The politics of commemoration is the focus of a work bringing together a collection of essays on the complex and often conflicting memories of D-Day.   The work aims to deconstruct and counter the way D-Day has frequently been mythologised by bringing together multiple national viewpoints.

 

 

D-Day remembered

D-Day remembered : the Normandy landings in American collective memory, Dolski, Michael, 2016. YC.2017.a.7666.

 

Addressing similar themes, historian Michael Dolski’s book examines how understandings of the past are shaped by the present through consideration of how D-Day is remembered and commemorated by Americans.

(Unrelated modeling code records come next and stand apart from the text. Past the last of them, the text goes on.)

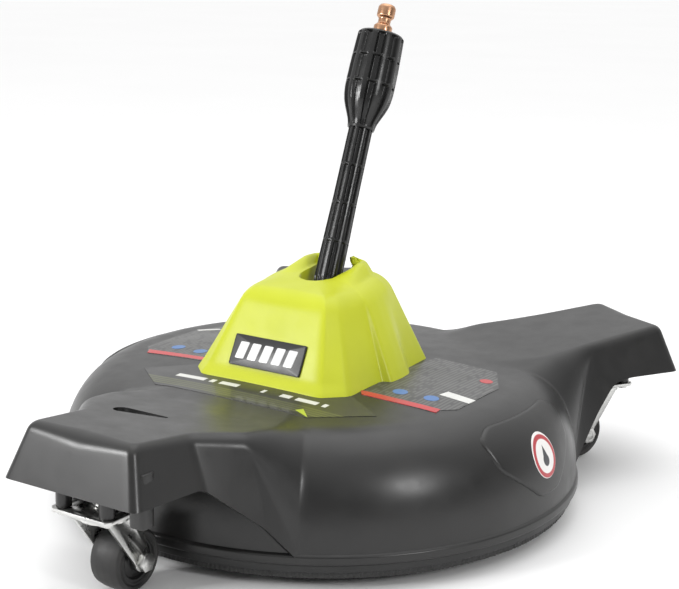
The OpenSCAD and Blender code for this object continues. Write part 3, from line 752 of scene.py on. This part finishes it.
def make_labels():
    mesh = tidy(new_mesh("front_label", *film(FRONT_LABEL, 0.24)), sharp=60)
    place(mesh, "deck", front_film(), ["label_front"])
    mirrored = [(-x, y) for x, y in SIDE_LABEL]
    mesh = tidy(new_mesh("side_label_films", *joined([film(SIDE_LABEL, 0.24), film(mirrored, 0.24)])),
                sharp=60)
    place(mesh, "deck", side_film(), ["side_labels"])
    lime = [(45.0, -96.0), (48.0, -91.8), (57.5, -101.4)]
    marks = {
        "label_red_bands": ((0.50, 0.03, 0.035), [
            [(57, -42.5), (112.5, -40.5), (113, -46.8), (62, -48.8)],
            [(-62, -46), (-58, -40.5), (-113, -40.5), (-109, -47.5)],
            disc_outline(108, 27.6, 4.2)]),
        "label_blue_discs": ((0.05, 0.16, 0.42), [
            disc_outline(78, -29.5, 4.8), disc_outline(98.6, -27, 4.8),
            disc_outline(-78, -29.5, 4.8), disc_outline(-98.6, -27, 4.8)]),
        "label_white_panels": ((0.72, 0.72, 0.70), [
            [(99, -17.5), (120.5, -19.5), (121, -11.5), (100.5, -9)],
            [(-120.5, 21), (-117, 19), (-105, 29), (-108, 31)]]),
        "label_lime_corner": ((0.45, 0.55, 0.05), [lime]),
    }
    for name, (colour, outlines) in marks.items():
        parts = [film(o, 0.36, 2.0) for o in outlines]
        mesh = tidy(new_mesh(name, *joined(parts)), sharp=60)
        place(mesh, "deck", plain_film(name, colour))


# ----------------------------------------------------------------------- skirt
def make_skirt(ring_material, bristle_material):
    """The black ring under the rim and, below it, bristles: a ring whose faces and lower
    edge waver from tuft to tuft."""
    profile = rounded_outline([(148.3, 14.1), (162, 14.1), (162, 11.6), (168.9, 11.6),
                               (168.9, 16.4), (148.3, 16.4)], 0.7, 3)
    mesh = tidy(new_mesh("skirt_holder", *turned(profile, 240)))
    place(mesh, "deck", ring_material, ["skirt_ring"])
    steps = 1440
    a = np.linspace(0, TURN, steps, endpoint=False)
    random = np.random.default_rng(7)
    tuft = 0.22 * np.cos(a * 360) + 0.1 * random.standard_normal(steps)
    fringe = 0.35 * random.random(steps)
    rows = [(163.9, 14.9, -1, 0), (163.9, 10.5, -1, 0), (163.8, 7.4, -1, 1), (165.2, 7.2, 0, 1),
            (166.6, 7.4, 1, 1), (166.5, 10.5, 1, 0), (166.5, 14.9, 1, 0)]
    r = np.stack([radius + way * tuft for radius, _, way, _ in rows], 1)
    z = np.stack([height + low * fringe for _, height, _, low in rows], 1)
    points = np.stack([r * np.cos(a)[:, None], r * np.sin(a)[:, None], z], -1)
    mesh = tidy(new_mesh("bristles", points, grid_faces(steps, len(rows), True, True)), sharp=70)
    place(mesh, "deck", bristle_material, ["skirt_bristles"])


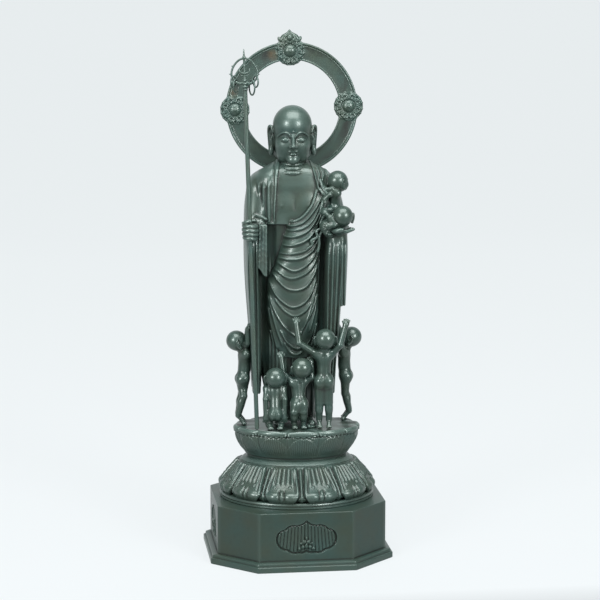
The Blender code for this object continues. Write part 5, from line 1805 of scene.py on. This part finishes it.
def plinth(pedestal, material):
    """Oblong with cut corners on a stepped lip, with sunk panels in front and at the sides."""
    lip, out = pedestal.lip_height / MM, pedestal.lip_overhang / MM
    half_width, half_depth = ((PLINTH_HIGH - PLINTH_LOW) / 2.0 / MM).xy - Vector((out, out))
    top = (PLINTH_HIGH.z - PLINTH_LOW.z) / MM
    cuts = (pedestal.corner_x / MM, pedestal.corner_y / MM)
    profile = plinth_profile(lip, out, top)
    heights = np.array(profile)[:, :1]
    levels = [plinth_ring(octagon(half_width, half_depth, *cuts, grow)) for _, grow in profile]
    rings = np.concatenate([levels, np.repeat(heights[:, None], len(levels[0]), axis=1)], axis=2)
    tall = (top - lip) - MARGIN_TOP - MARGIN_FOOT
    middle = lip + MARGIN_FOOT + PANEL_LEVEL * tall
    front = 2.0 * (half_width - cuts[0] - MARGIN_SIDE)
    side = 2.0 * (half_depth - cuts[1] - MARGIN_SIDE)
    begin = 1
    for count, width in zip(FACE_POINTS, (front, 0, side, 0, 0, 0, side, 0)):
        columns = slice(begin, begin + count)
        begin += count + 2
        if width:
            plain = rings[len(rings) // 2, columns]
            span = np.linalg.norm(plain[-1] - plain[0])
            along = (plain[-1] - plain[0]) / span
            x = (np.linspace(0.0, 1.0, count) - 0.5) * span
            relief = panel_relief(x[None, :], heights - middle, width, tall, pedestal.panel_depth / MM)
            relief = np.where(heights > lip + 2.0, relief, 0.0)
            rings[:, columns] += relief[:, :, None] * np.array((along[1], -along[0], 0.0))
    mesh = closed_rings("plinth", rings)
    place = Matrix.Translation((0, 0, PLINTH_LOW.z))
    finish_casting("plinth_cast", mesh, place, material, "plinth", sharp=30.0)


# Stage

def backdrop_paint(stage):
    """Plain matt paint that glows a little of its own."""
    recipe = Recipe("backdrop_paint")
    place = recipe.node("ShaderNodeTexCoord")["Object"]
    y = recipe.node("ShaderNodeSeparateXYZ", None, (place,))["Y"]
    dim = [value * stage.front_glow for value in stage.glow_colour]
    glow = recipe.blend((y * 3.3 + 1.75).held(), (*dim, 1.0), (*stage.glow_colour, 1.0))
    recipe.feed(recipe.shader.inputs["Emission Color"], glow)
    for socket, value in (
        ("Emission Strength", 1.0), ("Base Color", (*stage.floor_colour, 1.0)), ("Roughness", 0.9),
    ):
        recipe.shader.inputs[socket].default_value = value
    return recipe.material


def cove(stage):
    """A floor that sweeps up into the backdrop."""
    flat, sweep = 3.0, 2.5
    profile = [(-6.0, 0.0), (flat, 0.0)]
    for step in range(1, 13):
        angle = math.radians(90.0 * step / 12.0)
        profile.append((flat + sweep * math.sin(angle), sweep - sweep * math.cos(angle)))
    profile.append((flat + sweep, 9.0))
    shape = bmesh.new()
    rows = [[shape.verts.new((x, y, z)) for x in (-9.0, 9.0)] for y, z in profile]
    for low, high in zip(rows, rows[1:]):
        shape.faces.new((low[0], low[1], high[1], high[0]))
    mesh = bpy.data.meshes.new("backdrop")
    shape.to_mesh(mesh)
    shape.free()
    mesh.shade_smooth()
    mesh.materials.append(backdrop_paint(stage))
    item = bpy.data.objects.new("backdrop", mesh)
    bpy.context.scene.collection.objects.link(item)


def softbox(name, place, aim, size, power):
    lamp = bpy.data.lights.new(name, "AREA")
    lamp.shape = "RECTANGLE"
    lamp.size, lamp.size_y = size
    lamp.energy = power
    item = bpy.data.objects.new(name, lamp)
    item.location = place
    item.rotation_euler = (Vector(aim) - Vector(place)).to_track_quat("-Z", "Y").to_euler()
    bpy.context.scene.collection.objects.link(item)


def surroundings(strength, colour):
    world = bpy.data.worlds.new("studio")
    world.use_nodes = True
    background = world.node_tree.nodes["Background"]
    background.inputs["Color"].default_value = (*colour, 1.0)
    background.inputs["Strength"].default_value = strength
    bpy.context.scene.world = world


def camera(stage):
    data = bpy.data.cameras.new("camera")
    data.lens = stage.lens
    data.sensor_width = 36.0
    data.dof.use_dof = False
    item = bpy.data.objects.new("camera", data)
    item.location = stage.eye
    item.rotation_euler = (stage.tilt, 0.0, stage.swing)
    bpy.context.scene.collection.objects.link(item)
    bpy.context.scene.camera = item


# Operators

# Middle and reach of the brown stains, beside the halo's top and left ornaments
STAINS = (((-0.027, 0.055, 0.707), 0.010), ((-0.084, 0.052, 0.654), 0.010))

COATS = {
    "figure_patina": {},
    "children_patina": {"gloss": 0.02, "wear": 0.3},
    "fittings_patina": {"lift": 1.2, "stain": STAINS},
    "seat_patina": {},
    "lotus_patina": {"gloss": -0.02, "wear": 0.4},
    "plinth_patina": {"gloss": -0.04, "lift": 0.85, "wear": 0.2, "shine": 0.25},
}


def coat(name):
    """A group's bronze, made once."""
    return bpy.data.materials.get(name) or patina(name, bpy.context.scene.jizo_patina, **COATS[name])


class JIZO_OT_figure(bpy.types.Operator):
    """Model the standing figure: robes, kesa, hands, feet and shaven head"""

    bl_idname = "jizo.figure"
    bl_label = "Standing Figure"

    def execute(self, context):
        jizo_figure(context.scene.jizo_figures, coat("figure_patina"))
        return {"FINISHED"}


class JIZO_OT_children(bpy.types.Operator):
    """Model five children on the seat and two that cling to the left arm"""

    bl_idname = "jizo.children"
    bl_label = "Children"

    def execute(self, context):
        for name, pose in CHILDREN.items():
            child(context.scene.jizo_figures, name, pose, coat("children_patina"))
        return {"FINISHED"}


class JIZO_OT_staff(bpy.types.Operator):
    """Model the staff with its pear-shaped hoop"""

    bl_idname = "jizo.staff"
    bl_label = "Staff"

    def execute(self, context):
        staff(context.scene.jizo_figures, coat("fittings_patina"))
        return {"FINISHED"}


class JIZO_OT_staff_rings(bpy.types.Operator):
    """Model the four loose rings on the staff's hoop"""

    bl_idname = "jizo.staff_rings"
    bl_label = "Staff Rings"

    def execute(self, context):
        staff_rings(context.scene.jizo_figures, coat("fittings_patina"))
        return {"FINISHED"}


class JIZO_OT_halo(bpy.types.Operator):
    """Model the halo with its three ornaments and lug"""

    bl_idname = "jizo.halo"
    bl_label = "Halo"

    def execute(self, context):
        halo(context.scene.jizo_figures, coat("fittings_patina"))
        return {"FINISHED"}


class JIZO_OT_seat(bpy.types.Operator):
    """Model the lotus seat"""

    bl_idname = "jizo.seat"
    bl_label = "Lotus Seat"

    def execute(self, context):
        scene = context.scene
        seat(scene.jizo_pedestal, scene.jizo_figures, coat("seat_patina"))
        return {"FINISHED"}


class JIZO_OT_lower_lotus(bpy.types.Operator):
    """Model the lower lotus"""

    bl_idname = "jizo.lower_lotus"
    bl_label = "Lower Lotus"

    def execute(self, context):
        scene = context.scene
        lower_lotus(scene.jizo_pedestal, scene.jizo_figures, coat("lotus_patina"))
        return {"FINISHED"}


class JIZO_OT_plinth(bpy.types.Operator):
    """Model the plinth"""

    bl_idname = "jizo.plinth"
    bl_label = "Plinth"

    def execute(self, context):
        plinth(context.scene.jizo_pedestal, coat("plinth_patina"))
        return {"FINISHED"}


class JIZO_OT_stage(bpy.types.Operator):
    """Set up the pale floor, the soft lights and the camera"""

    bl_idname = "jizo.stage"
    bl_label = "Stage"

    def execute(self, context):
        stage = context.scene.jizo_stage
        cove(stage)
        surroundings(stage.sky, stage.sky_colour)
        for name, x, y in (("front_left", -2.4, -2.4), ("front_right", 1.75, -2.9)):
            softbox(name, (x, y, 1.35), (0, 0, 0.45), (1.0, 1.2), stage.key_power)
        softbox("overhead", (0.0, -0.8, 2.5), (0, 0, 0.5), (2.4, 1.6), stage.top_power)
        camera(stage)
        context.scene.view_settings.view_transform = "Standard"
        return {"FINISHED"}


class JIZO_PT_panel(bpy.types.Panel):
    """Lists the statue's pieces and their settings"""

    bl_idname = "JIZO_PT_panel"
    bl_label = "Bronze Jizo"
    bl_space_type = "VIEW_3D"
    bl_region_type = "UI"
    bl_category = "Jizo"

    def draw(self, context):
        column = self.layout.column(align=True)
        for operator in OPERATORS:
            column.operator(operator.bl_idname)
        for name in SETTINGS:
            group = getattr(context.scene, name)
            box = self.layout.box()
            for key in group.__annotations__:
                box.prop(group, key)


OPERATORS = (
    JIZO_OT_plinth, JIZO_OT_lower_lotus, JIZO_OT_seat, JIZO_OT_figure, JIZO_OT_children,
    JIZO_OT_staff, JIZO_OT_staff_rings, JIZO_OT_halo, JIZO_OT_stage,
)
SETTINGS = {
    "jizo_patina": JizoPatina,
    "jizo_figures": JizoFigures,
    "jizo_pedestal": JizoPedestal,
    "jizo_stage": JizoStage,
}


def register():
    for group in SETTINGS.values():
        bpy.utils.register_class(group)
    for operator in OPERATORS:
        bpy.utils.register_class(operator)
    bpy.utils.register_class(JIZO_PT_panel)
    for name, group in SETTINGS.items():
        setattr(bpy.types.Scene, name, PointerProperty(type=group))


def unregister():
    for name in SETTINGS:
        delattr(bpy.types.Scene, name)
    for operator in (JIZO_PT_panel, *reversed(OPERATORS), *SETTINGS.values()):
        bpy.utils.unregister_class(operator)


def main():
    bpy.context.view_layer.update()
    register()
    bpy.ops.jizo.plinth()
    bpy.ops.jizo.lower_lotus()
    bpy.ops.jizo.seat()
    bpy.ops.jizo.figure()
    bpy.ops.jizo.children()
    bpy.ops.jizo.staff()
    bpy.ops.jizo.staff_rings()
    bpy.ops.jizo.halo()
    bpy.ops.jizo.stage()


if __name__ == "__main__":
    main()
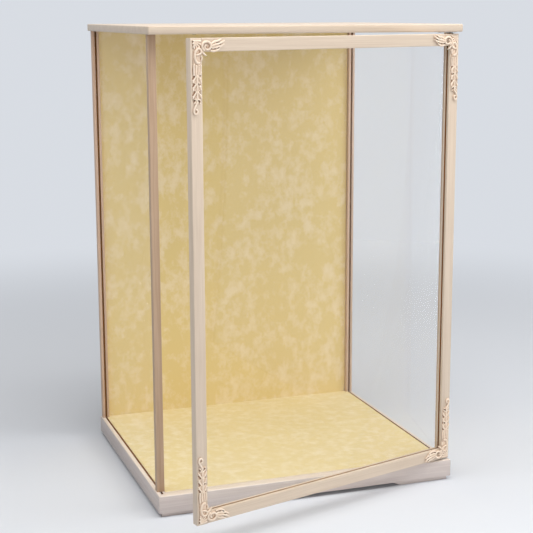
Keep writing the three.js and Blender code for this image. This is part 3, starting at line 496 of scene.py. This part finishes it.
# Ridges of the casting, in millimetres from the door's corner, along the rail and along the stile:
# points, half widths at the first, middle and last point, and height of the crest.
ridges = [
    (spiral((25.0, 11.0), 130, 460, 6.5, 2.2, 1.2, 22), (1.7, 1.8, 1.2), RING),
    ([(8.8, 22.4), (12.4, 21.6), (15.3, 19.6), (15.2, 16.0), (11.6, 14.0), (7.8, 16.4), (6.0, 22.0),
      (6.4, 28.2), (9.0, 32.6), (11.6, 33.1)], (1.3, 1.8, 2.1), SCROLL),
    ([(15.9, 23.6), (16.8, 26.4), (16.4, 29.4)], (0.7, 1.1, 1.0), STEM),
    ([(16.6, 17.2), (20.5, 21.0), (24.2, 23.8)], (1.4, 1.6, 0.4), STEM),
    ([(33.0, 7.6), (38.0, 5.2), (43.5, 4.0), (48.6, 1.8)], (1.3, 2.0, 0.6), STEM),
    ([(33.5, 10.4), (40.5, 8.8), (47.5, 7.0), (53.6, 3.4)], (1.7, 2.4, 0.7), SCROLL),
    ([(34.0, 13.2), (41.0, 12.4), (47.5, 11.2), (53.4, 8.4)], (1.6, 2.2, 0.7), STEM),
    ([(32.0, 17.0), (37.0, 17.6), (42.0, 16.4), (46.8, 13.8)], (1.4, 2.0, 0.6), LEAF),
    ([(4.6, 35.0), (4.0, 42.0), (4.6, 50.0)], (1.0, 1.5, 1.1), RIB),
    ([(8.2, 37.0), (7.7, 44.0), (8.0, 52.0)], (1.4, 1.9, 1.4), LEAF),
    ([(12.0, 36.6), (11.7, 44.0), (11.0, 52.0)], (1.4, 1.9, 1.4), LEAF),
    ([(15.2, 36.0), (15.2, 43.0), (14.4, 50.0)], (0.9, 1.3, 1.0), RIB),
    ([(8.9, 50.0), (9.0, 64.0), (8.9, 78.0), (8.8, 88.0)], (1.4, 1.1, 1.3), STEM),
    ([(9.2, 85.0), (7.0, 89.6), (4.4, 94.0), (3.3, 98.2), (4.6, 101.3), (7.2, 101.6), (8.9, 99.2),
      (8.4, 96.4), (6.9, 95.9)], (1.7, 1.4, 1.2), STEM),
]
for tip in ((15.0, 4.2), (15.6, 8.4), (13.2, 11.6), (9.0, 12.6), (5.2, 13.4)):
    ridges.append(([(3.2, 3.2), ((3.2 + tip[0]) / 2, (3.2 + tip[1]) / 2), tip], (0.6, 1.2, 1.5), RIB))
for start, rise, reach in ((50, 9.0, 6.6), (60.5, 9.6, 6.6), (71.5, 8.8, 6.6), (80.5, 7.0, 4.6)):
    for hand in (-1, 1):
        ridges.append((
            [(9, start), (9 + 0.66 * hand * reach, start + 0.42 * rise), (9 + hand * reach, start + rise)],
            (1.6, 2.7, 0.9), LEAF,
        ))

# Low swellings under the ridges: points, half widths and height.
swellings = [
    ([(5.0, 5.0), (9.5, 8.0), (13.0, 10.0)], (3.0, 5.6, 4.6), 1.5),
    ([(9.6, 17.0), (9.6, 30.0), (9.4, 42.0), (9.4, 50.0)], (6.2, 6.9, 6.9), 1.9),
    ([(9.3, 47.0), (9.3, 62.0), (9.2, 76.0), (9.0, 86.0)], (6.6, 6.7, 4.4), 2.0),
    ([(30.0, 11.0), (39.0, 10.4), (46.0, 7.6)], (5.2, 5.4, 3.2), 1.1),
]

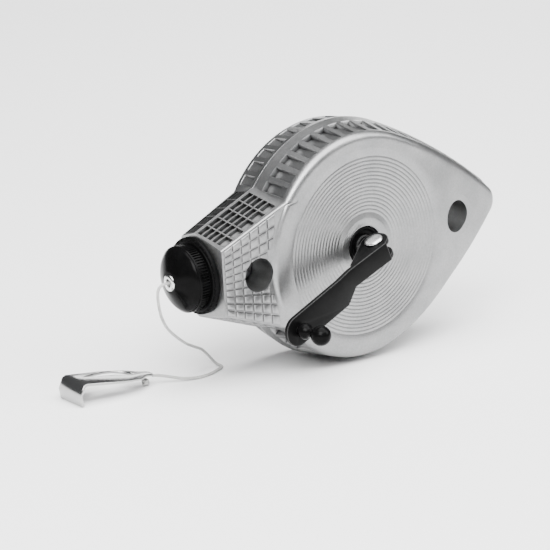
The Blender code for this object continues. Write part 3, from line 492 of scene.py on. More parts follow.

His study aims to expose and consider the cultural functions of war remembrance.  Drawing on a wider range of international examples of warfare, Commemorating war : the politics of memory, by T G Ashplant, Graham Dawson, and Michael Roper (New Brunswick, N.J.; London: Transaction 2004) is one of a growing number of academic works to explore war memory and the role of commemoration.  The latter book is available on the open shelves in the Social Sciences reading room at SPIS303.66 and can also be ordered to other reading rooms via shelfmark YC.2009.a.7918.

 

Because of the Library's IT outage, readers will have to wait a while before access is available to the new crop of books published to mark the 80th anniversary of the D-Day landings, but as services are restored, anyone with an interest in delving deeper into this history will be able to access these works in the Library's reading rooms.